Carpenters: Singles 1969-81

Carpenters
Singles 1969-81
A&M
2000-05-23

If you were a child of the ’70s you probably have a soft spot for the squeaky-clean easy-listening sounds of Karen and Richard Carpenter. The all-American duo won three Grammy awards and scored 12 top ten hits including their bubbly feel-good anthem “On Top of the World,” the melancholy classic “Rainy Days and Mondays,” and the number one wedding song of the ’70s “We’ve Only Just Begun.” Yet for most people, listening to the Carpenters falls under the heading of “guilty pleasure.” Even the 1994 alternative rock tribute, If I Was a Carpenter, seemed to be done with tongue firmly planted in cheek. In my perfect pop-world, the recently released compilation Carpenters: Singles 1969-1981, which puts all 12 of the duo’s top ten hits together for the first time, would lift them forever from the “guilty pleasure” ghetto. No longer would they get lumped alongside such dubious ’70s musicians as The Captain and Tennille or Tony Orlando and Dawn .

Carpenters: Singles 1969-1981 is an update on their first collection of singles, Carpenters: Singles 1969-1973, which was never intended as a greatest hits package, but since the untimely death of Karen Carpenter in 1983 it has served as one. Included on Carpenters: Singles 1969-1981 is their 1975 #1 cover of “Please Mr. Postman,” as well as “I Won’t Last a Day Without You,” “Only Yesterday,” and their final top 20 hit, 1981’s “Touch Me When I’m Dancing.”
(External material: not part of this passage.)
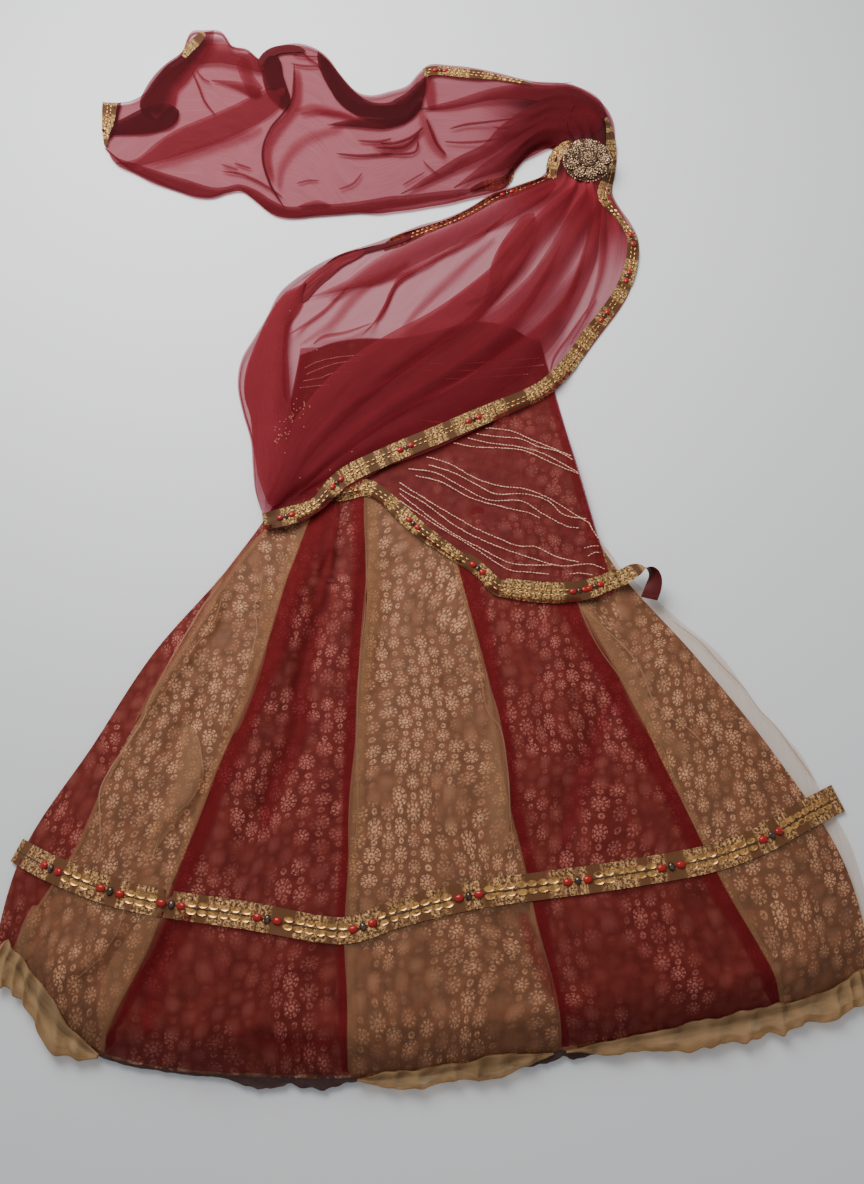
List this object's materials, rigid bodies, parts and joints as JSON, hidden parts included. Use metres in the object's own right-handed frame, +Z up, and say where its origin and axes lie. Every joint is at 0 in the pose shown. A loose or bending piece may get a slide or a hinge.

What made the Carpenters music so special, and raises it above the earlier mentioned ’70s duos was that beneath the smiling sheen of the Carpenters squeaky clean image, their toothy grins and matching sweaters, Karen Carpenter was battling pain and loneliness that her voice couldn’t hide. What’s obvious in listening to Carpenters: Singles: 1969-1981 as a collected works is the weight of depression and sadness that inhabits their music. Even the upbeat “On Top of the World” pulsates with a melancholy that is both unnerving and incongruous with the songs buoyant lyrics. In the wedding anthem “We’ve Only Just Begun” Karen’s plaintive vocals sound like she’s singing from the point of view of a new bride that knows the rosy family life promised to her by television and the media is a lie. It could almost be argued that the song’s eerie sadness foreshadows America’s late ’70s disillusionment with family and the exploding divorce rate. OK, so maybe that’s a stretch, but work with me.

On “Rainy Days and Mondays,” Karen Carpenter sings “What I’ve got they used to call the blues,” and that, in a nutshell is the key to the Carpenters’ greatness. They might be remembered as a the light-muzak favorites of a the “me generation,” but underneath the surface of those bubble-gum pop songs that made them famous, there is Karen Carpenter, singing the blues.